Despite the reports of increased fighting today, there has been a sense of relief in Israel that the casualty figures released early this morning by the Army have been relatively light, given the size of the incursion and the level of Palestinian resistance. The Army command announced that 25 members of the Israeli defense forces have been killed and 96 wounded, mostly lightly. Seven are missing in action and one was captured, the Army announced.

The release of the casualty figures before the end of hostilities was unusual. During the 1967 and 1973 Middle East wars, the military withheld numbers of casualties in an effort to dampen public anxiety. In the 1973 war, families of servicemen killed were prohibited from placing death notices in newspapers.

An aide to the prime minister said that the absence of any casualty figures after two days of intensive fighting had prompted rumors that losses might be heavy and that the government decided for the sake of public morale to release the figures.

The Army announced that four Syrian Mig fighters were downed by Israeli jets in aerial battles in the vicinity of Beirut and south of the capital and that three more Migs were downed in a dogfight over the Galilee panhandle near the border. The Army said one of the Syrian pilots whose plane was hit over the Galilee parachuted into Israeli territory and was captured, and two other pilots also were captured, presumably in Lebanese territory controlled by the invasion force.

Military officials acknowledged for the first time publicly that there had been direct clashes between Israeli troops and the Syrian Army, citing tank battles in the vicinity of Jazzin. The Army spokesman said Syrian tanks were damaged, but that the numbers were unknown.

"The axis between Jazzin and Sidon is in the hands of our forces. We have emerged with the upper hand in all clashes with the Syrians. All of these encounters involved small units of tanks against small units of tanks, and small-scale air battles," the communique said.

In a communique issued tonight, the Army command said that at the end of 55 hours of fighting, all of the Israeli forces had reached their objectives "more quickly than called for in the battle plan and timetable."

An Army command spokesman said the forces were involved in "the cleaning up and securing of the area," and that the mop-up operation in Sidon was still under way today, although it could take longer because of the size of the city and continued resistance by Palestinian guerrillas.

Amid a clear consensus that Israel should continue the advance against Palestinian guerrillas, even if they seek refuge in Syrian-held territory, the Knesset (parliament) voted 94-3 against a no-confidence motion charging the government with "aggression." The motion was submitted by the communist Democratic Front for Peace and Equality.

Only eight members of the 50 members of the opposition party abstained. They were joined by one member of the Shinui Party in the most lopsided defeat of a no-confidence motion since Begin's Likud government was first elected in 1977.

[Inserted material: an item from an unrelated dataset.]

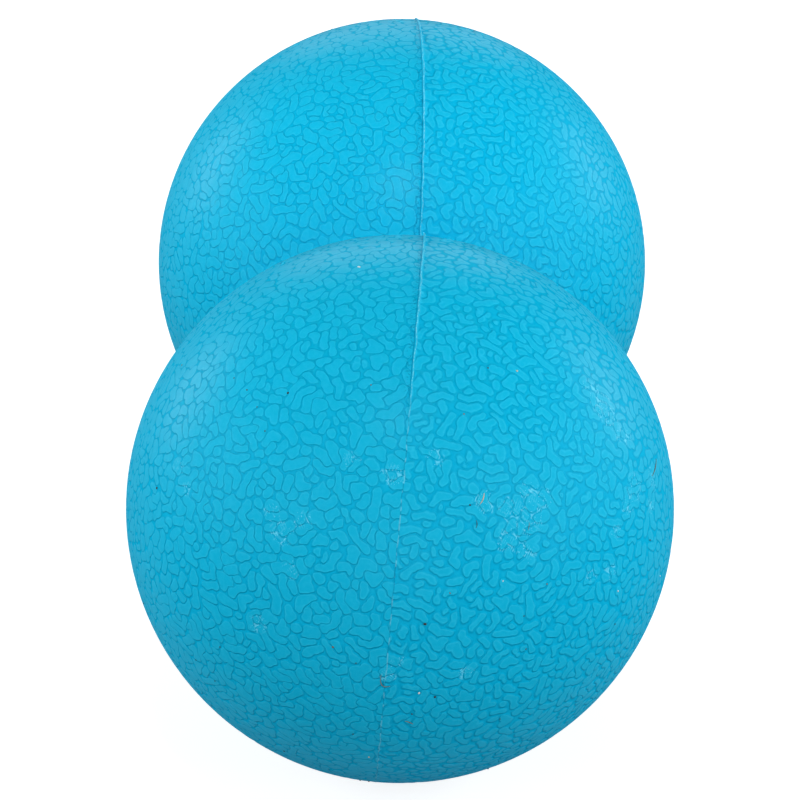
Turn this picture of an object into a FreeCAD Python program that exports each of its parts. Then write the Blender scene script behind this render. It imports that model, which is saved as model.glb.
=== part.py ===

In the past month, Begin's government barely has squeaked by on votes of no confidence on issues ranging from policies in the occupied West Bank to the state of the economy, and the vote tonight appeared to reflect the widespread public support in Israel for the government's declared intention of pushing Palestinian guerrillas out of artillery range of civilian settlements in the northern Galilee, while at the same time destroying the PLO military infrastructure in southern Lebanon.

In a military ceremony, Israel handed over the captured PLO stronghold at Beaufort Castle to Maj. Saad Haddad, leader of the Israeli-supported Lebanese Christian militias in southern Lebanon.

Although Beaufort is in the zone that is supposed to be controlled by the U.N. peace-keeping force, Haddad said his militias would remain in charge of the area.

Avi Pazner, spokesman for the Israeli Foreign Ministry, said Israel still regards the U.N. peace-keeping mandate in Lebanon as valid. "If we decide it is in our best interest to extend the mandate, it will be extended. First we have to clean up the areas where we have gone, and only afterward will we consider the long-range situation," Pazner said.

Meanwhile, U.S. special envoy Philip C. Habib met again tonight with Begin and his senior advisers, but he refused to discuss with reporters the nature of the talks.